そして実際の授業では、そのトピックについて事前に準備していた単語やフレーズを使いつつ、自分が思うことを述べたり、マレーシアにはどんな事情があるのか、といったことをひたすら先生に質問します。そして授業後は、先生の話の中にあった初見の単語やフレーズをメモに書きだす。そのメモを見ながら、今のわたしならこれらを使ってどう話すか?と壁に向かって話すなり、文章にしてみる。機会があれば(ときにはむりに作ってでも)他のともだちにも話してみる。

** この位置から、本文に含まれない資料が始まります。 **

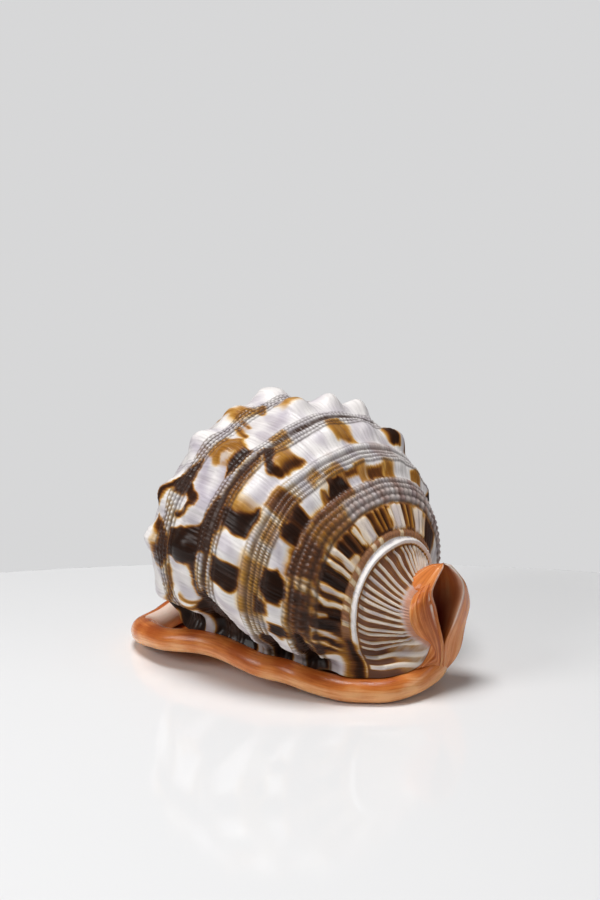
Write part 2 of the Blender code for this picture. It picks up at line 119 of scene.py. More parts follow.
# shape of the last turn: growth angle in degrees, distance along the profile in millimetres
turnShape = {
    "start": -148.0,
    "end": 212.0,
    "expansion": 1.7,
    "apex": np.array([-72.0, 0.0, 46.0]),
    "shoulder": 27.0,
    "cover": 33.0,
    "profile": [(27, -39.5, 52), (33, -33, 54.2), (40, -25.5, 54.8), (51, -14, 55), (62, -3, 54.6),
                (73, 8, 52.4), (84, 18, 48.3), (91, 24.5, 45.2), (98, 30, 41.4), (107, 37, 36),
                (112, 40.3, 32.4), (117, 43.3, 28.4), (121, 45.3, 25), (129, 49.5, 18.2),
                (137, 54.5, 12), (142, 59, 9.5)],
    "edge": [(-148, .54), (-90, .64), (-45, .77), (0, .93), (45, 1.07), (70, 1.03), (90, .985), (121, .89),
             (140, .865), (160, .88), (180, .9), (192, .895), (202, .87), (207, .86), (210, .89),
             (212, .92)],
    "row": [(-148, .55), (-90, .67), (-45, .81), (0, .97), (30, 1.06), (45, 1.095), (65, 1.045), (90, .995),
            (112, .94), (128, .95), (150, .98), (180, .99), (192, .97), (202, .93), (207, .915), (210, .94),
            (212, .98)],
    "waist": [(-148, .55), (-90, .67), (-45, .82), (0, 1), (30, 1.09), (45, 1.12), (65, 1.075), (90, 1),
              (112, .99), (135, 1.04), (150, 1.05), (180, 1.05), (192, 1.01), (202, .955), (207, .935),
              (210, .955), (212, .99)],
    "neck": [(-148, .6), (-90, .62), (-45, .68), (0, .8), (45, .99), (90, 1), (135, .93), (180, .9),
             (192, .9), (202, .92), (207, .95), (210, 1), (212, 1.05)],
    "pole": [(-72, 46), (-40, 45), (-5, 43), (18, 36.5), (32, 32.2), (45, 31), (60, 31)],
    "skew": [(0, 0), (84, 0), (107, 3), (117, 12), (121, 22), (129, 34), (137, 40), (142, 42)],
    "shift": [(0, -4), (27, -3), (40, -3), (62, -3), (84, 0), (98, 4), (117, 6), (142, 5)],
    # how far the front of the turn flares out to the lip: distance along, x, y, z
    "flare": [(0, 0, 0, 0), (98, 0, 0, 0), (107, 0, 0, 0), (112, 2.2, -1.4, -1.5),
              (117, 4.1, -1.6, -1.2), (121, 5.9, -3.9, -.5), (125, 7.2, -3.6, -1.2),
              (129, 7, -1.2, -2.9), (133, 6.2, 1.5, -3.9), (137, 4.2, 2.9, -3), (142, 1, 2.7, -1.4)],
    "flareStart": 194.0,
}


def upperSurface(angle, along):
    # smooth surface from the shoulder to the neck
    shape = turnShape
    across = curve(shape["profile"], along)
    growth = mix(curve(shape["edge"], angle)[..., 0], curve(shape["row"], angle)[..., 0], ramp(along, 27, 42))
    growth = mix(growth, curve(shape["waist"], angle)[..., 0], ramp(along, 42, 84))
    growth = mix(growth, curve(shape["neck"], angle)[..., 0], ramp(along, 98, 121))
    drawnIn = 1 - np.minimum(curve(shape["edge"], np.minimum(angle, 0))[..., 0], 1)
    drawnIn = drawnIn * (1 - .9 * ramp(along, 27, 98))
    nearLip = ramp(angle, 90, shape["end"])
    apexX = shape["apex"][0]
    x = apexX + (across[..., 0] - apexX) * (1 - drawnIn) + curve(shape["shift"], along)[..., 0] * nearLip
    turn = np.radians(angle + curve(shape["skew"], along)[..., 0] * nearLip)
    radius = across[..., 1] * growth
    height = curve(shape["pole"], x)[..., 0] + radius * np.sin(turn)
    flare = curve(shape["flare"], along) * ramp(angle, shape["flareStart"], shape["end"])[..., None]
    return np.stack([x, radius * np.cos(turn), height], -1) + flare


def sutureLine(angle):
    shape = turnShape
    apex, end = shape["apex"], shape["end"]
    path = apex + (upperSurface(angle, np.full_like(angle, shape["cover"])) - apex) / shape["expansion"]
    first = upperSurface(np.array(shape["start"]), np.array(shape["cover"]))
    last = apex + (upperSurface(np.array(end), np.array(shape["cover"])) - apex) / shape["expansion"]
    return path + (first - last) * ramp(angle, end - 90, end)[..., None]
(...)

という風に、いっかいのレッスンを通してわたしがやっているのは、自分の「関心ごと」や「これまでグルグルと考えをめぐらせてきたこと」、つまりわたしが「たくさん考えていること」についての単語やフレーズを整理しながら、さらに自分の考えを深めていく、ということになります。こうして得たボキャブラリーは、単語帳で得たボキャブラリーよりずっと記憶にのこりやすいんですよね。
なにが言いたいかというと「わたしはこれだけ英語のボキャブラリーがある!」というより「わたしはこれだけ英語で語れるものがある!」というほうが理想的だなぁと思うわけです。
市販の単語帳や教材で英単語を覚えようとしている人は少なくないと思います。もちろん、TOEICやiELTsなど、特定の目的によっては効率的な場合もあるので、そういった勉強方法がダメだと言いたいわけではありません。
ただ、わたしにとって市販の単語帳をめくっていくことは、散らかったままの部屋(=頭の中)に、わたしが今必要としていないおもちゃ(=ことば)が次々に投げこまれていってるような気がして。そうじゃない方法を探した結果がいまの勉強法になった、という感じです。
単語テストが100点でなくてもいいから、自分の口からでることばを、綴っていくことばを大切にしたい。そうして培ったことばがあって初めて「ボキャブラリーが豊かになったなぁ」と言いたいんです。